- [GOAL OF THE EXERCISE] Please copy all the lines that follow, word for word.

- [INFORMATION SUPPLIED]
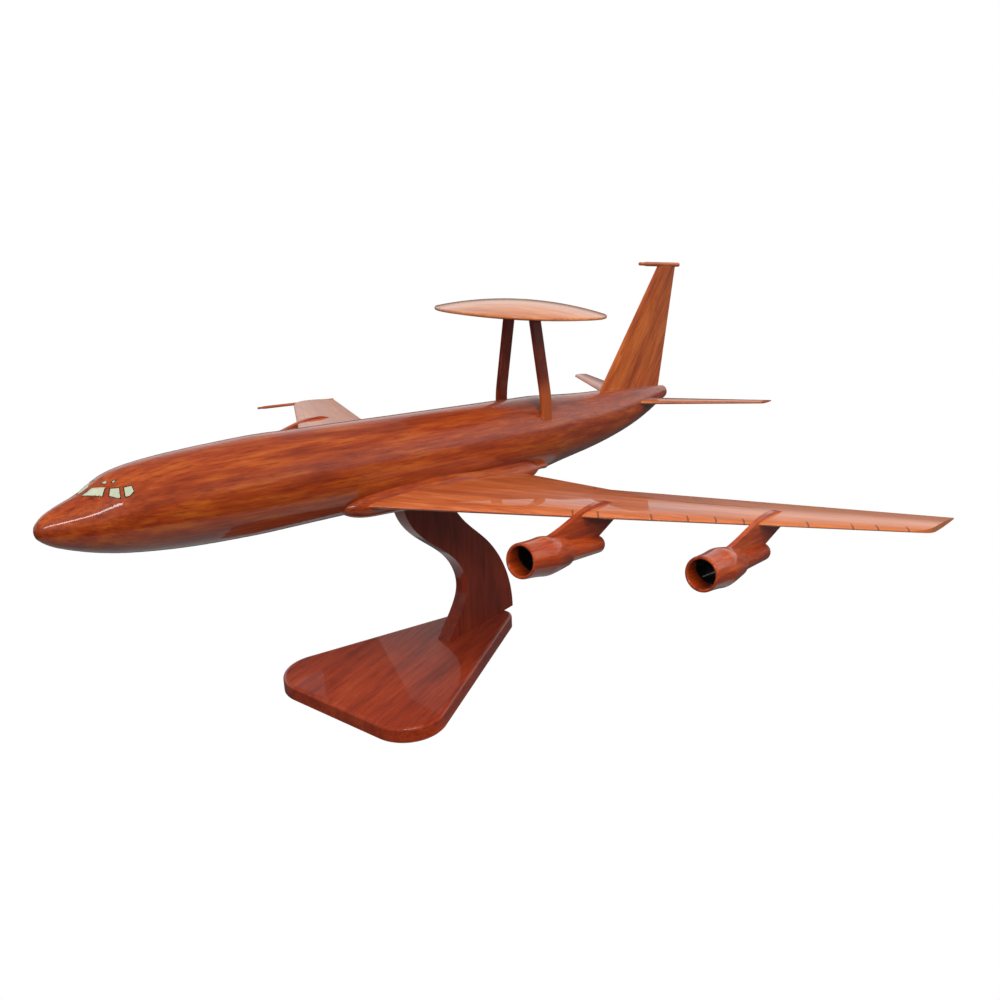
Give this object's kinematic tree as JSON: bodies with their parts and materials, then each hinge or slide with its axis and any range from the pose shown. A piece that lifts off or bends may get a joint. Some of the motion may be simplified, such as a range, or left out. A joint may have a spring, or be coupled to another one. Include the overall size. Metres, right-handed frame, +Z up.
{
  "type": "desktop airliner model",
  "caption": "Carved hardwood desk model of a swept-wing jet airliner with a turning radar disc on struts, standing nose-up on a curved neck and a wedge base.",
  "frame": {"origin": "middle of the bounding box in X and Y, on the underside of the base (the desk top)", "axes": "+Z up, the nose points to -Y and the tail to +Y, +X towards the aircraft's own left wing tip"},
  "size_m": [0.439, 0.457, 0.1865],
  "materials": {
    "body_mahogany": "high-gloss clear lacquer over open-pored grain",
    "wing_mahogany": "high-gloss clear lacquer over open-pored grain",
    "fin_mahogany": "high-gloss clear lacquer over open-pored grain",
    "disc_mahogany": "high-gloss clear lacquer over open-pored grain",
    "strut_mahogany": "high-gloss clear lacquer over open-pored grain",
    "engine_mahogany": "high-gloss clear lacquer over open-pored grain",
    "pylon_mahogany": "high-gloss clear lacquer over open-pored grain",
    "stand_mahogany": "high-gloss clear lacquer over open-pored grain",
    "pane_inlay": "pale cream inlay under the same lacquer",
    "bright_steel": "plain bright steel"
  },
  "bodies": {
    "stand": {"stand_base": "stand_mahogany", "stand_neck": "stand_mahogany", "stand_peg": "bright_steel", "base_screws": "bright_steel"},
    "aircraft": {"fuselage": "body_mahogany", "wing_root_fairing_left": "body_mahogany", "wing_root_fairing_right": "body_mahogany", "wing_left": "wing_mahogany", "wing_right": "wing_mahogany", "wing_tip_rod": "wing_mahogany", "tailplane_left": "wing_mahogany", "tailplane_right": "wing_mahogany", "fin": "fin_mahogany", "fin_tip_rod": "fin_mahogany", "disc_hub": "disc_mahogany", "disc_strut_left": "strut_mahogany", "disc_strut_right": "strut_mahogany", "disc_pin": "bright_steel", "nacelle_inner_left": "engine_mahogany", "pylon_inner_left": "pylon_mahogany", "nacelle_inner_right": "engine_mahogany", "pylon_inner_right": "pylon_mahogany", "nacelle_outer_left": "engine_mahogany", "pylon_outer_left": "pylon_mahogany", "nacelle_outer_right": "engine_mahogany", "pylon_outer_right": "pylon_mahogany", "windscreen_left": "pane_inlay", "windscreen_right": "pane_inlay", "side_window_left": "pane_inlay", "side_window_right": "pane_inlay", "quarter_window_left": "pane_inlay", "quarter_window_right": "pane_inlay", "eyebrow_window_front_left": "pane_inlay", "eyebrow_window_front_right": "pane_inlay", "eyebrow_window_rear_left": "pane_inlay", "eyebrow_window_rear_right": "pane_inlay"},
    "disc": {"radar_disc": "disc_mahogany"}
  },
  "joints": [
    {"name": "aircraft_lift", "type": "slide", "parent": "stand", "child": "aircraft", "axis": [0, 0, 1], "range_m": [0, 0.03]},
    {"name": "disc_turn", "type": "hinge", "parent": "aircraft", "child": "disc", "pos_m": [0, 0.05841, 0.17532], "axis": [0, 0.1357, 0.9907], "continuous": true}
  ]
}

- [CORRECT OUTPUT]
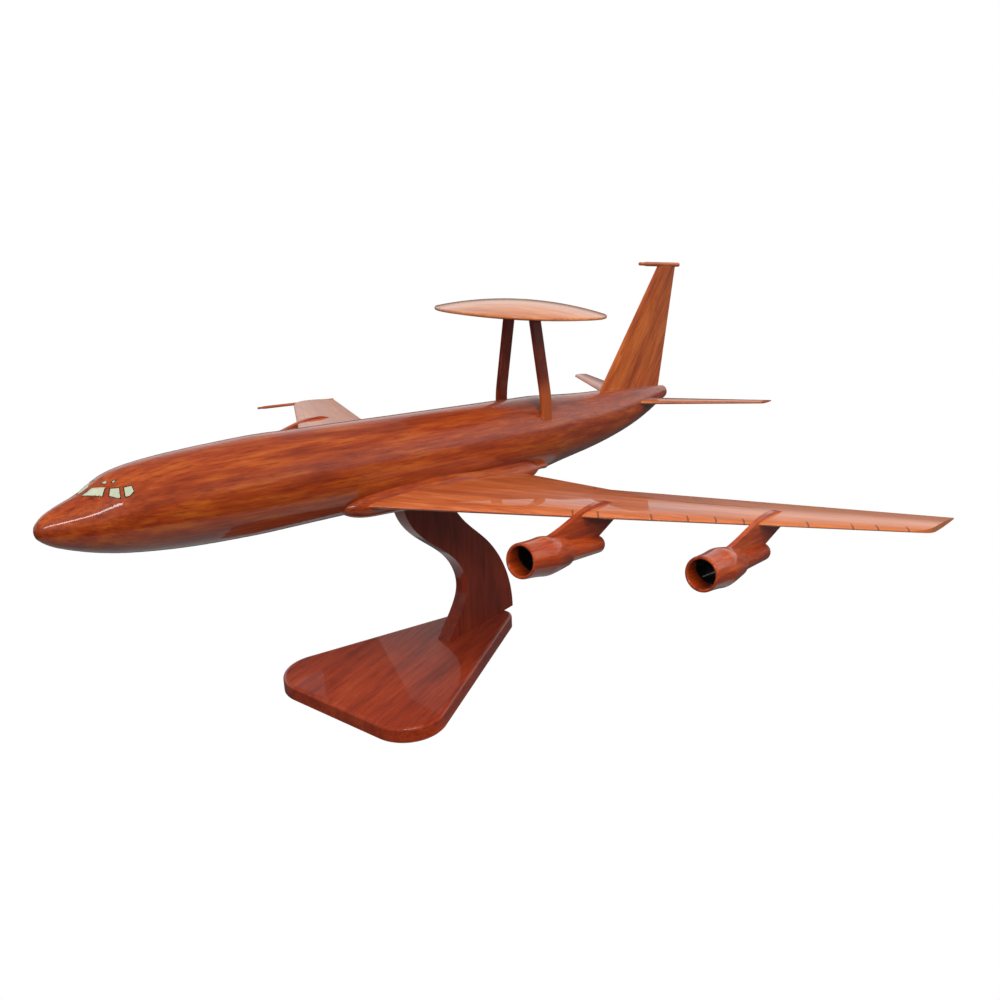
Give this object's kinematic tree as JSON: bodies with their parts and materials, then each hinge or slide with its axis and any range from the pose shown. A piece that lifts off or bends may get a joint. Some of the motion may be simplified, such as a range, or left out. A joint may have a spring, or be coupled to another one. Include the overall size. Metres, right-handed frame, +Z up.
{
  "type": "desktop airliner model",
  "caption": "Carved hardwood desk model of a swept-wing jet airliner with a turning radar disc on struts, standing nose-up on a curved neck and a wedge base.",
  "frame": {"origin": "middle of the bounding box in X and Y, on the underside of the base (the desk top)", "axes": "+Z up, the nose points to -Y and the tail to +Y, +X towards the aircraft's own left wing tip"},
  "size_m": [0.439, 0.457, 0.1865],
  "materials": {
    "body_mahogany": "high-gloss clear lacquer over open-pored grain",
    "wing_mahogany": "high-gloss clear lacquer over open-pored grain",
    "fin_mahogany": "high-gloss clear lacquer over open-pored grain",
    "disc_mahogany": "high-gloss clear lacquer over open-pored grain",
    "strut_mahogany": "high-gloss clear lacquer over open-pored grain",
    "engine_mahogany": "high-gloss clear lacquer over open-pored grain",
    "pylon_mahogany": "high-gloss clear lacquer over open-pored grain",
    "stand_mahogany": "high-gloss clear lacquer over open-pored grain",
    "pane_inlay": "pale cream inlay under the same lacquer",
    "bright_steel": "plain bright steel"
  },
  "bodies": {
    "stand": {"stand_base": "stand_mahogany", "stand_neck": "stand_mahogany", "stand_peg": "bright_steel", "base_screws": "bright_steel"},
    "aircraft": {"fuselage": "body_mahogany", "wing_root_fairing_left": "body_mahogany", "wing_root_fairing_right": "body_mahogany", "wing_left": "wing_mahogany", "wing_right": "wing_mahogany", "wing_tip_rod": "wing_mahogany", "tailplane_left": "wing_mahogany", "tailplane_right": "wing_mahogany", "fin": "fin_mahogany", "fin_tip_rod": "fin_mahogany", "disc_hub": "disc_mahogany", "disc_strut_left": "strut_mahogany", "disc_strut_right": "strut_mahogany", "disc_pin": "bright_steel", "nacelle_inner_left": "engine_mahogany", "pylon_inner_left": "pylon_mahogany", "nacelle_inner_right": "engine_mahogany", "pylon_inner_right": "pylon_mahogany", "nacelle_outer_left": "engine_mahogany", "pylon_outer_left": "pylon_mahogany", "nacelle_outer_right": "engine_mahogany", "pylon_outer_right": "pylon_mahogany", "windscreen_left": "pane_inlay", "windscreen_right": "pane_inlay", "side_window_left": "pane_inlay", "side_window_right": "pane_inlay", "quarter_window_left": "pane_inlay", "quarter_window_right": "pane_inlay", "eyebrow_window_front_left": "pane_inlay", "eyebrow_window_front_right": "pane_inlay", "eyebrow_window_rear_left": "pane_inlay", "eyebrow_window_rear_right": "pane_inlay"},
    "disc": {"radar_disc": "disc_mahogany"}
  },
  "joints": [
    {"name": "aircraft_lift", "type": "slide", "parent": "stand", "child": "aircraft", "axis": [0, 0, 1], "range_m": [0, 0.03]},
    {"name": "disc_turn", "type": "hinge", "parent": "aircraft", "child": "disc", "pos_m": [0, 0.05841, 0.17532], "axis": [0, 0.1357, 0.9907], "continuous": true}
  ]
}